To say the very least, depending on whom you are asking, he is a breath of fresh air, or a mighty gust of wind, in a stagnant church struggling to retain its members.
However, his liberal actions have not been without consequence. After each of Pope Francis’ comments there has been Vatican blowback insisting that his words do not change church doctrine or alter its teachings in any way.
For example, after stating that atheists, even though they don’t believe in God, should follow their conscience because God’s mercy is boundless, the Vatican was quick to reply with the message. “Oh, this wasn’t a conversation on salvation. Those who ignore the church still undoubtedly have no chance at heaven. Sorry!”
His comments on gay marriage and abortion follow a similar pattern. Pope Francis says that he has no room to judge-that the Vatican’s obsessive focus on abortion and gay marriage are misplaced with the continual global plight of the poor. This line of thought is promising, but again the Vatican responds with a, “Wait, wait, wait, we’re not changing any rules here.”
I see immense opportunity in this realignment though; I am a huge proponent for religious social justice, and historically Catholics have been at its forefront.

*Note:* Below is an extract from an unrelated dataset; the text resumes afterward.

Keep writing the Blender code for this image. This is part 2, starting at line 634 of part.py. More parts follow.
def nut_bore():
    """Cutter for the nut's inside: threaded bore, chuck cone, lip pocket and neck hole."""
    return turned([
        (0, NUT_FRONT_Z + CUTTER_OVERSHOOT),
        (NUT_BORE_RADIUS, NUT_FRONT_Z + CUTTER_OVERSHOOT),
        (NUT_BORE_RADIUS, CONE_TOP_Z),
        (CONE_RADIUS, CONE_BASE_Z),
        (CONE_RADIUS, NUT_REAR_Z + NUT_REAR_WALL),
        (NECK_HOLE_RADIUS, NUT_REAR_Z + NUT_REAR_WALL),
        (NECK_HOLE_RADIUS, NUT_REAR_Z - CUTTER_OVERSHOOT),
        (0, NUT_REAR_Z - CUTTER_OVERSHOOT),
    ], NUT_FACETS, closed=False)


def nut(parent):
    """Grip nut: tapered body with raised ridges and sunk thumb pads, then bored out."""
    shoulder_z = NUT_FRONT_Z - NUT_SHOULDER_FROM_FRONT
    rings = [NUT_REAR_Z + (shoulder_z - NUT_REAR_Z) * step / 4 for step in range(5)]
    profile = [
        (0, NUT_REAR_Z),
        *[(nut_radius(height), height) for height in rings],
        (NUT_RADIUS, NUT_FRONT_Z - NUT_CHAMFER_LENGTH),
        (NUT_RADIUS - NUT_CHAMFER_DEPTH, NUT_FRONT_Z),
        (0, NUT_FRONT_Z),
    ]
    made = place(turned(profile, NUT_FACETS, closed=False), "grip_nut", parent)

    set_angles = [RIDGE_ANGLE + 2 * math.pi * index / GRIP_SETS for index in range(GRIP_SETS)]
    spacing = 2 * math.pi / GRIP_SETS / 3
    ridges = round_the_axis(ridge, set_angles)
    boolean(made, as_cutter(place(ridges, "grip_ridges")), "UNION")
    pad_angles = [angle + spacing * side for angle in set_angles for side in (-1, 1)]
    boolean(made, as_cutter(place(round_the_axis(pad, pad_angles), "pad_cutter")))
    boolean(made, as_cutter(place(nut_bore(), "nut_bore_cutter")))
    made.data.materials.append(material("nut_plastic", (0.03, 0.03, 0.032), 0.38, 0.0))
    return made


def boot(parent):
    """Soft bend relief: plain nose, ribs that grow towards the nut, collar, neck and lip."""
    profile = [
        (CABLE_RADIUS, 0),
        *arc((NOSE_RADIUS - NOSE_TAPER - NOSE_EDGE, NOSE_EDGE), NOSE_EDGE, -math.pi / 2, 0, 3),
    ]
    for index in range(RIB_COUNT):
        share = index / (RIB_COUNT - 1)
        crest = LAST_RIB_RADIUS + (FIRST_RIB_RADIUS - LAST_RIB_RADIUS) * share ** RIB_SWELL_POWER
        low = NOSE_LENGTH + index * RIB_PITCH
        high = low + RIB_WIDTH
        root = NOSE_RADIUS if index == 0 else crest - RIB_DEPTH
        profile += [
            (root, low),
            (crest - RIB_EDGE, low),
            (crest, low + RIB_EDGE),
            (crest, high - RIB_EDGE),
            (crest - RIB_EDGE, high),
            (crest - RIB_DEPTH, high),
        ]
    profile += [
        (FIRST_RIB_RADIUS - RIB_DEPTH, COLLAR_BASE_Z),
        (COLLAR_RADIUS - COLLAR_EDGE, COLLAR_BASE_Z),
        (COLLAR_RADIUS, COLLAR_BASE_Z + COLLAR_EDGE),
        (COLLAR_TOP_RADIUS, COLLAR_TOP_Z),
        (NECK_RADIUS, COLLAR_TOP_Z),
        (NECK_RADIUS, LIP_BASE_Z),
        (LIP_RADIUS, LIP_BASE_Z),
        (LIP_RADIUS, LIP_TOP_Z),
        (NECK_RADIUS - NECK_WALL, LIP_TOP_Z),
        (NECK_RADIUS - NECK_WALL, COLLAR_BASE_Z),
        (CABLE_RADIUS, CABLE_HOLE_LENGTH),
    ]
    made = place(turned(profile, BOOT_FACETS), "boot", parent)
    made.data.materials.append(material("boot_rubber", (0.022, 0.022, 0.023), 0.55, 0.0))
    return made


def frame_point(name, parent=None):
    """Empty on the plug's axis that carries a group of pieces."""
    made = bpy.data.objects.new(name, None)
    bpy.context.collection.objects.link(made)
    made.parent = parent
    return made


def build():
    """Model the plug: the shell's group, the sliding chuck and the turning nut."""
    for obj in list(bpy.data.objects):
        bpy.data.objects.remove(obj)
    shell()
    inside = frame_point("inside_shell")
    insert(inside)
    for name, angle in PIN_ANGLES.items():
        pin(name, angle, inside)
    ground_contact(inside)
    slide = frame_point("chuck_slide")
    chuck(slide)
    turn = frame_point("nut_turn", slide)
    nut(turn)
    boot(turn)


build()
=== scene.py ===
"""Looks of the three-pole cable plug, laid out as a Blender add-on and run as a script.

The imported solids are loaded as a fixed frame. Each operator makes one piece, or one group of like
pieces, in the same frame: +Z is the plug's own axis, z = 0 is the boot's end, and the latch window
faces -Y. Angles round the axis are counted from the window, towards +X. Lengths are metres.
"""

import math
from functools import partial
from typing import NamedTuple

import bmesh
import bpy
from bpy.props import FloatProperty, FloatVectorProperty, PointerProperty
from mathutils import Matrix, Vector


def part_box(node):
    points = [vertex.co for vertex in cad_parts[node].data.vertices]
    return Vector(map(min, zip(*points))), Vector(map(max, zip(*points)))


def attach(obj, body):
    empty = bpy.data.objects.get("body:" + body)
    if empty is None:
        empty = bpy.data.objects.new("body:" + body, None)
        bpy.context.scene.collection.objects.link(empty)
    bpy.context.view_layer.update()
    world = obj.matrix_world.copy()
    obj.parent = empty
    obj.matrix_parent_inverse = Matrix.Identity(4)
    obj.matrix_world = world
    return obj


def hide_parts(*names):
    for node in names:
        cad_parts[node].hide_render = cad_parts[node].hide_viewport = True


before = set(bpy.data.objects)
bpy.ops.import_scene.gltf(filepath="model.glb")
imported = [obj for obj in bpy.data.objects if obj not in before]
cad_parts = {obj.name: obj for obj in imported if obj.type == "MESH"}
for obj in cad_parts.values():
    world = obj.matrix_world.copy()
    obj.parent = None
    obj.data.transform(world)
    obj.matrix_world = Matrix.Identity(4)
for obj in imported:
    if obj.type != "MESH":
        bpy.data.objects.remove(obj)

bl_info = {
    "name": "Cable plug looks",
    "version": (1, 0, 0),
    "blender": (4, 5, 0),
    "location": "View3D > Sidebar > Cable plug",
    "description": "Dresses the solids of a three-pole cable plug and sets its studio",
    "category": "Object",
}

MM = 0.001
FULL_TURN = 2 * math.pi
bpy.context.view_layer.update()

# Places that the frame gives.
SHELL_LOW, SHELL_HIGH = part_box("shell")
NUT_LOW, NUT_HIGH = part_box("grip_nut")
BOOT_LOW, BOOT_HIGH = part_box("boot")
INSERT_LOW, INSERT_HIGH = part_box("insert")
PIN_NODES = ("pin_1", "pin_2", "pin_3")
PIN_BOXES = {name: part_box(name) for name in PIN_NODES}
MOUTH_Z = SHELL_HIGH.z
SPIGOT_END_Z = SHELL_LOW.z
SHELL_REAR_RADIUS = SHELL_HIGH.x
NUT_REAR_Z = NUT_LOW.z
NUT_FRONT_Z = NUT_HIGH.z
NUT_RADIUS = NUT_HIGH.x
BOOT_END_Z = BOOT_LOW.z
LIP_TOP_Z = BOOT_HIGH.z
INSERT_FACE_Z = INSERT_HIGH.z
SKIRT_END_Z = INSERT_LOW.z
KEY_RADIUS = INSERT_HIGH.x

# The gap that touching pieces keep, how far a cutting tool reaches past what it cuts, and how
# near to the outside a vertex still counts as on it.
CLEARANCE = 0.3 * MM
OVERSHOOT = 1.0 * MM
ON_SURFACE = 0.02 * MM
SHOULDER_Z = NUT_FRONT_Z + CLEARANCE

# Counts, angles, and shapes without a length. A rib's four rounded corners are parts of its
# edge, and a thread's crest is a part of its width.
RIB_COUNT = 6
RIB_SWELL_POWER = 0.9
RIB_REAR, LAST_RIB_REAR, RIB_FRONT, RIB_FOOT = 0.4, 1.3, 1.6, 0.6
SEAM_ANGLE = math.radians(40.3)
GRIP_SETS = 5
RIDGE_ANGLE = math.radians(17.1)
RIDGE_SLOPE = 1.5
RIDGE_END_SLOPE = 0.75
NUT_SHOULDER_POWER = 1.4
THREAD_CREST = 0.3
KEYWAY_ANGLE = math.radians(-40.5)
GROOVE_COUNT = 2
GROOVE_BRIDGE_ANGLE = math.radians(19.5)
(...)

At its nascence, Christian communities were communities of the marginalized.
Jesuits the pope’s unique Catholic order, not unlike the Franciscans or Dominicans in particular have been famous for advocacy through Latin American liberation theology, their broad-based focus on education for all and in-context solidarity advocacy across the world.
I went to a Jesuit high school, and I consider myself fairly indoctrinated in their values of service, community,and social justice. As I’ve encountered the Vatican’s focus on homosexuality and abortion I’ve been confused because this obsession pulled focus away from what I understood to be the true foundation of the church-the poor.

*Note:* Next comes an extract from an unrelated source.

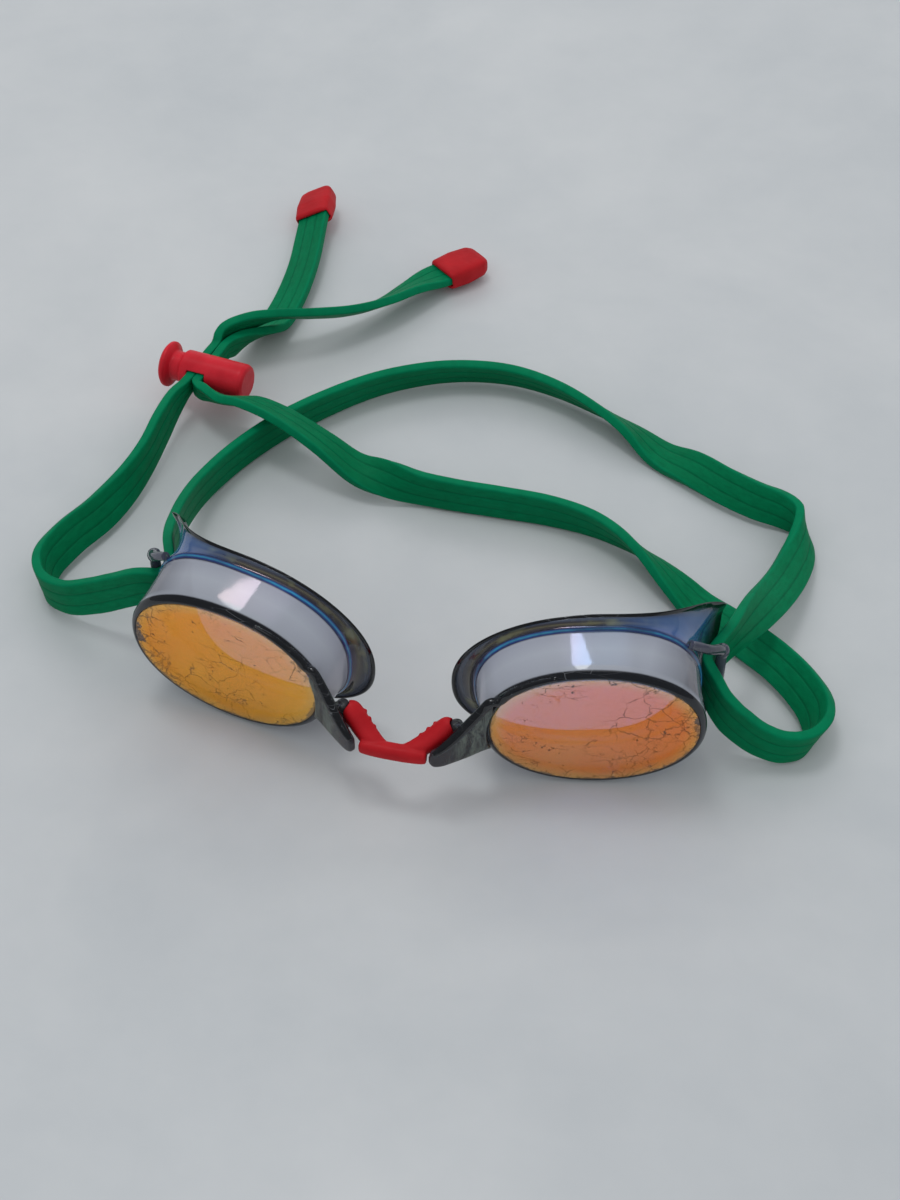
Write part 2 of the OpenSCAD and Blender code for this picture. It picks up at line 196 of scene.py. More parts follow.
def mat_red(name, light, dark, rough, coat, wear=0.5):
    m = Nodes(name)
    c = m.coord()
    broad = m.noise(c, 160.0, 3.0, 0.5)
    fine = m.noise(c, 1500.0, 2.0, 0.5)
    scuff = m.noise(m.scaled(c, (1.0, 2.4, 0.7)), 700.0, 6.0, 0.7, 0.6)
    base = m.mix(m.ramp(broad, [(0.32, 0.0), (0.7, 1.0)]), dark, light)
    # painted shade: crevices and tight corners found by ambient occlusion are painted a darker red
    ao = m.new("ShaderNodeAmbientOcclusion", {"Distance": 0.002}, samples=6, only_local=True).outputs["AO"]
    base = m.mix(m.ramp(ao, [(0.35, 0.75), (0.95, 0.0)]), base, tuple(v * 0.45 for v in dark))
    bev = m.new("ShaderNodeBevel", {"Radius": 0.0004}, samples=4).outputs["Normal"]
    geo = m.new("ShaderNodeNewGeometry").outputs["Normal"]
    dot = m.new("ShaderNodeVectorMath", {0: bev, 1: geo}, operation="DOT_PRODUCT").outputs["Value"]
    edge = m.math("MULTIPLY", m.ramp(dot, [(0.90, 1.0), (0.995, 0.0)]), m.ramp(scuff, [(0.42, 0.0), (0.62, 1.0)]))
    base = m.mix(m.math("MULTIPLY", edge, wear), base, tuple(min(1.0, v * 1.5 + 0.05) for v in light))
    r = m.math("ADD", m.math("MULTIPLY", m.ramp(scuff, [(0.4, 0.0), (0.75, 1.0)]), 0.18), rough)
    p = m.principled(Base_Color=base, Roughness=r, Normal=m.bump(m.math("ADD", fine, m.math("MULTIPLY", scuff, 0.6)), 0.16, 0.00012))
    p.inputs["Specular IOR Level"].default_value = 0.14
    p.inputs["Coat Weight"].default_value = coat
    p.inputs["Coat Roughness"].default_value = 0.22
    return m.done(p.outputs[0])


def mat_steel():
    m = Nodes("spring_steel_wire")
    c = m.coord()
    drawn = m.noise(m.scaled(c, (3.0, 0.4, 0.4)), 2500.0, 3.0, 0.6)
    base = m.mix(drawn, (0.50, 0.50, 0.52), (0.68, 0.68, 0.70))
    p = m.principled(Base_Color=base, Metallic=1.0, Roughness=m.math("ADD", m.math("MULTIPLY", drawn, 0.2), 0.22), Normal=m.bump(drawn, 0.15, 0.00005))
    return m.done(p.outputs[0])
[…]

These values should extend beyond Jesuits to all Catholics. The Second Vatican Council or Vatican II as it’s usually called was a 1962 meeting of all the influential members of the Catholic Church that resulted in a slew of doctrines meant to modernize.
Since then, church services can be in local languages instead of Latin, the church has recognized the potentially salvific nature of other traditions and published “Dignitatis Humanae”, or “The Dignity of the Human Person.” This document is a cornerstone of Catholic social teaching, a set of principles rooted in solidarity with the poor, human dignity and social justice.
This crash course in modern Catholic social teaching doesn’t do it justice. These teachings grant the church an immense potential to be a radically relevant, marginalized-person-minded, uniquely powerful injustice-fighting machine, and so far this capacity has been squandered.
In my opinion, that’s why Pope Francis is a powerful and refreshing figure; his Jesuit values and attention to the right issues are pulling the church out of the Popemobile and putting it back on the sidewalk. And if the church wants to remain relevant, that’s where it needs to be; marching in solidarity with its members who see it as a beacon of justice and salvation.